**WORK TO BE COMPLETED:** Quote every entry word for word.

Rows from a 3D modeling dataset:
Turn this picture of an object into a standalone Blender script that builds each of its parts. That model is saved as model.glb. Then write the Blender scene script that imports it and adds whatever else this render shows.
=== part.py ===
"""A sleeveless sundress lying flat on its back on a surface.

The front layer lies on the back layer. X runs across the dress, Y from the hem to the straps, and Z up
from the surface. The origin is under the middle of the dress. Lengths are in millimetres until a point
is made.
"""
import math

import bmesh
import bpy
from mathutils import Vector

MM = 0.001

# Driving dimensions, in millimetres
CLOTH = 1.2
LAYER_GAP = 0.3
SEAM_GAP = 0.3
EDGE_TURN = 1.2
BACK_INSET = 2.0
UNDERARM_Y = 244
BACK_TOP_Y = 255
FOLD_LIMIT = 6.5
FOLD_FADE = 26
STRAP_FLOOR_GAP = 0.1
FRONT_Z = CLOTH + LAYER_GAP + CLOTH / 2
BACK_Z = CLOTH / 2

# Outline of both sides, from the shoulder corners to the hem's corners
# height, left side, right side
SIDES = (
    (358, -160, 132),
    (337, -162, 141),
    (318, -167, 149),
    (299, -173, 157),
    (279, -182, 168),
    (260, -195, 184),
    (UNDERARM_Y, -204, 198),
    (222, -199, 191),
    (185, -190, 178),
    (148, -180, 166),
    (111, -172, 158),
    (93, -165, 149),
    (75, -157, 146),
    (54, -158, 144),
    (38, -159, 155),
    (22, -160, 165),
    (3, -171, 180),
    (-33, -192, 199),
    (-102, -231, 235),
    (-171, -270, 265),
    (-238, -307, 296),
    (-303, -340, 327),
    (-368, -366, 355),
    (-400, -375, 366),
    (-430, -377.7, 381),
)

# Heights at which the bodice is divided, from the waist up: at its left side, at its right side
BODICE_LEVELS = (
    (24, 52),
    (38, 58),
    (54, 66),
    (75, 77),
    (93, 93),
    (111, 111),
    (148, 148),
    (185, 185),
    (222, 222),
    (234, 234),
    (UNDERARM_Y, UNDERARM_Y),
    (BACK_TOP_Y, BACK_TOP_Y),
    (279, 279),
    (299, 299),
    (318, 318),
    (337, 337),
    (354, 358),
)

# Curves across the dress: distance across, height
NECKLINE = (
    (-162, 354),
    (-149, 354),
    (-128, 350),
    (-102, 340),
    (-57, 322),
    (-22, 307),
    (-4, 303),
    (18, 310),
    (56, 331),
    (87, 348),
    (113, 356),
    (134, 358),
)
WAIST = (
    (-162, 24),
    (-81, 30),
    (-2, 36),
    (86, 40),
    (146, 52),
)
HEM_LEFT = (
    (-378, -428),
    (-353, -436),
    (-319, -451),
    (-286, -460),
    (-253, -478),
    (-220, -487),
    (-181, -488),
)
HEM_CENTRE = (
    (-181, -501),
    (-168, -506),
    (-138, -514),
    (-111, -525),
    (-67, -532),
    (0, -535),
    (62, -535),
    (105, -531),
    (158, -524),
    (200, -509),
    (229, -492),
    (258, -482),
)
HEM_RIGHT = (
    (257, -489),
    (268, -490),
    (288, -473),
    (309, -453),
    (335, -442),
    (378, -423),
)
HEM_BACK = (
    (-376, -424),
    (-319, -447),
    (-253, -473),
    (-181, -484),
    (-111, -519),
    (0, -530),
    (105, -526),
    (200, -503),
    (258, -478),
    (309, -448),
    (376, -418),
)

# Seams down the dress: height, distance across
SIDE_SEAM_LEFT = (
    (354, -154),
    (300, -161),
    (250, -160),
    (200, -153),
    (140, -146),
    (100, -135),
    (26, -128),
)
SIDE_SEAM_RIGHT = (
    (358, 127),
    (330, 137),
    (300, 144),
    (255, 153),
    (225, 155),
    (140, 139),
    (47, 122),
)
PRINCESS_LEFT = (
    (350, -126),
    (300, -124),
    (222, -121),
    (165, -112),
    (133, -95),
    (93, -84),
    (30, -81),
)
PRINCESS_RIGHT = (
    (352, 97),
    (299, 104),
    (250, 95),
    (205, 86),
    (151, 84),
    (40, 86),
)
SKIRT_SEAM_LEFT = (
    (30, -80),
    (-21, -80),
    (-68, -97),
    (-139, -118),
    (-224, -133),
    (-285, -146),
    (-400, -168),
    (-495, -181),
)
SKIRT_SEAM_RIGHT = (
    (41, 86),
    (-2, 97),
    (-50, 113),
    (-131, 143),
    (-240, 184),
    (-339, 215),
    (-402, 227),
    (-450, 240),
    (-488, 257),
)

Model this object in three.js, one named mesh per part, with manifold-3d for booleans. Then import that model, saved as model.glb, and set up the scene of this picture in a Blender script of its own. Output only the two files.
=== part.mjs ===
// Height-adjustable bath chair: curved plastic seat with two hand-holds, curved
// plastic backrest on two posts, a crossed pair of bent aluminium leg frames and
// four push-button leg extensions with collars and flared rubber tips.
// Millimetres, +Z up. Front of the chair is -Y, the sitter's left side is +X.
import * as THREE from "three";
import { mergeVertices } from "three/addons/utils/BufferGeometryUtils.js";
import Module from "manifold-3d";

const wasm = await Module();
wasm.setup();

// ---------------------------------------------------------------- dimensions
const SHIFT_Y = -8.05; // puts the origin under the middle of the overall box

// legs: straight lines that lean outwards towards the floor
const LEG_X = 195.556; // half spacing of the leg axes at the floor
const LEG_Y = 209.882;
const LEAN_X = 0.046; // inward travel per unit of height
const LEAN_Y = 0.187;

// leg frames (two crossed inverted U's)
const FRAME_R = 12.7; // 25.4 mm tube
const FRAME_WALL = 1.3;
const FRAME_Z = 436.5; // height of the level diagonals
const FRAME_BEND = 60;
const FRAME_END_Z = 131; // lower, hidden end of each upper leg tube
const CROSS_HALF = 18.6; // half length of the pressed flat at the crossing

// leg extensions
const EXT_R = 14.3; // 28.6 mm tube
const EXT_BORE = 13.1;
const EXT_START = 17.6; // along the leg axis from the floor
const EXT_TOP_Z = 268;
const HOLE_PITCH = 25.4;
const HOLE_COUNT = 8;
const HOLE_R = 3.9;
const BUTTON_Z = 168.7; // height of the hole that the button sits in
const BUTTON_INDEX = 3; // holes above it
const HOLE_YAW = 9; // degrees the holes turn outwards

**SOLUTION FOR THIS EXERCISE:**
Turn this picture of an object into a standalone Blender script that builds each of its parts. That model is saved as model.glb. Then write the Blender scene script that imports it and adds whatever else this render shows.
=== part.py ===
"""A sleeveless sundress lying flat on its back on a surface.

The front layer lies on the back layer. X runs across the dress, Y from the hem to the straps, and Z up
from the surface. The origin is under the middle of the dress. Lengths are in millimetres until a point
is made.
"""
import math

import bmesh
import bpy
from mathutils import Vector

MM = 0.001

# Driving dimensions, in millimetres
CLOTH = 1.2
LAYER_GAP = 0.3
SEAM_GAP = 0.3
EDGE_TURN = 1.2
BACK_INSET = 2.0
UNDERARM_Y = 244
BACK_TOP_Y = 255
FOLD_LIMIT = 6.5
FOLD_FADE = 26
STRAP_FLOOR_GAP = 0.1
FRONT_Z = CLOTH + LAYER_GAP + CLOTH / 2
BACK_Z = CLOTH / 2

# Outline of both sides, from the shoulder corners to the hem's corners
# height, left side, right side
SIDES = (
    (358, -160, 132),
    (337, -162, 141),
    (318, -167, 149),
    (299, -173, 157),
    (279, -182, 168),
    (260, -195, 184),
    (UNDERARM_Y, -204, 198),
    (222, -199, 191),
    (185, -190, 178),
    (148, -180, 166),
    (111, -172, 158),
    (93, -165, 149),
    (75, -157, 146),
    (54, -158, 144),
    (38, -159, 155),
    (22, -160, 165),
    (3, -171, 180),
    (-33, -192, 199),
    (-102, -231, 235),
    (-171, -270, 265),
    (-238, -307, 296),
    (-303, -340, 327),
    (-368, -366, 355),
    (-400, -375, 366),
    (-430, -377.7, 381),
)

# Heights at which the bodice is divided, from the waist up: at its left side, at its right side
BODICE_LEVELS = (
    (24, 52),
    (38, 58),
    (54, 66),
    (75, 77),
    (93, 93),
    (111, 111),
    (148, 148),
    (185, 185),
    (222, 222),
    (234, 234),
    (UNDERARM_Y, UNDERARM_Y),
    (BACK_TOP_Y, BACK_TOP_Y),
    (279, 279),
    (299, 299),
    (318, 318),
    (337, 337),
    (354, 358),
)

# Curves across the dress: distance across, height
NECKLINE = (
    (-162, 354),
    (-149, 354),
    (-128, 350),
    (-102, 340),
    (-57, 322),
    (-22, 307),
    (-4, 303),
    (18, 310),
    (56, 331),
    (87, 348),
    (113, 356),
    (134, 358),
)
WAIST = (
    (-162, 24),
    (-81, 30),
    (-2, 36),
    (86, 40),
    (146, 52),
)
HEM_LEFT = (
    (-378, -428),
    (-353, -436),
    (-319, -451),
    (-286, -460),
    (-253, -478),
    (-220, -487),
    (-181, -488),
)
HEM_CENTRE = (
    (-181, -501),
    (-168, -506),
    (-138, -514),
    (-111, -525),
    (-67, -532),
    (0, -535),
    (62, -535),
    (105, -531),
    (158, -524),
    (200, -509),
    (229, -492),
    (258, -482),
)
HEM_RIGHT = (
    (257, -489),
    (268, -490),
    (288, -473),
    (309, -453),
    (335, -442),
    (378, -423),
)
HEM_BACK = (
    (-376, -424),
    (-319, -447),
    (-253, -473),
    (-181, -484),
    (-111, -519),
    (0, -530),
    (105, -526),
    (200, -503),
    (258, -478),
    (309, -448),
    (376, -418),
)

# Seams down the dress: height, distance across
SIDE_SEAM_LEFT = (
    (354, -154),
    (300, -161),
    (250, -160),
    (200, -153),
    (140, -146),
    (100, -135),
    (26, -128),
)
SIDE_SEAM_RIGHT = (
    (358, 127),
    (330, 137),
    (300, 144),
    (255, 153),
    (225, 155),
    (140, 139),
    (47, 122),
)
PRINCESS_LEFT = (
    (350, -126),
    (300, -124),
    (222, -121),
    (165, -112),
    (133, -95),
    (93, -84),
    (30, -81),
)
PRINCESS_RIGHT = (
    (352, 97),
    (299, 104),
    (250, 95),
    (205, 86),
    (151, 84),
    (40, 86),
)
SKIRT_SEAM_LEFT = (
    (30, -80),
    (-21, -80),
    (-68, -97),
    (-139, -118),
    (-224, -133),
    (-285, -146),
    (-400, -168),
    (-495, -181),
)
SKIRT_SEAM_RIGHT = (
    (41, 86),
    (-2, 97),
    (-50, 113),
    (-131, 143),
    (-240, 184),
    (-339, 215),
    (-402, 227),
    (-450, 240),
    (-488, 257),
)

Model this object in three.js, one named mesh per part, with manifold-3d for booleans. Then import that model, saved as model.glb, and set up the scene of this picture in a Blender script of its own. Output only the two files.
=== part.mjs ===
// Height-adjustable bath chair: curved plastic seat with two hand-holds, curved
// plastic backrest on two posts, a crossed pair of bent aluminium leg frames and
// four push-button leg extensions with collars and flared rubber tips.
// Millimetres, +Z up. Front of the chair is -Y, the sitter's left side is +X.
import * as THREE from "three";
import { mergeVertices } from "three/addons/utils/BufferGeometryUtils.js";
import Module from "manifold-3d";

const wasm = await Module();
wasm.setup();

// ---------------------------------------------------------------- dimensions
const SHIFT_Y = -8.05; // puts the origin under the middle of the overall box

// legs: straight lines that lean outwards towards the floor
const LEG_X = 195.556; // half spacing of the leg axes at the floor
const LEG_Y = 209.882;
const LEAN_X = 0.046; // inward travel per unit of height
const LEAN_Y = 0.187;

// leg frames (two crossed inverted U's)
const FRAME_R = 12.7; // 25.4 mm tube
const FRAME_WALL = 1.3;
const FRAME_Z = 436.5; // height of the level diagonals
const FRAME_BEND = 60;
const FRAME_END_Z = 131; // lower, hidden end of each upper leg tube
const CROSS_HALF = 18.6; // half length of the pressed flat at the crossing

// leg extensions
const EXT_R = 14.3; // 28.6 mm tube
const EXT_BORE = 13.1;
const EXT_START = 17.6; // along the leg axis from the floor
const EXT_TOP_Z = 268;
const HOLE_PITCH = 25.4;
const HOLE_COUNT = 8;
const HOLE_R = 3.9;
const BUTTON_Z = 168.7; // height of the hole that the button sits in
const BUTTON_INDEX = 3; // holes above it
const HOLE_YAW = 9; // degrees the holes turn outwards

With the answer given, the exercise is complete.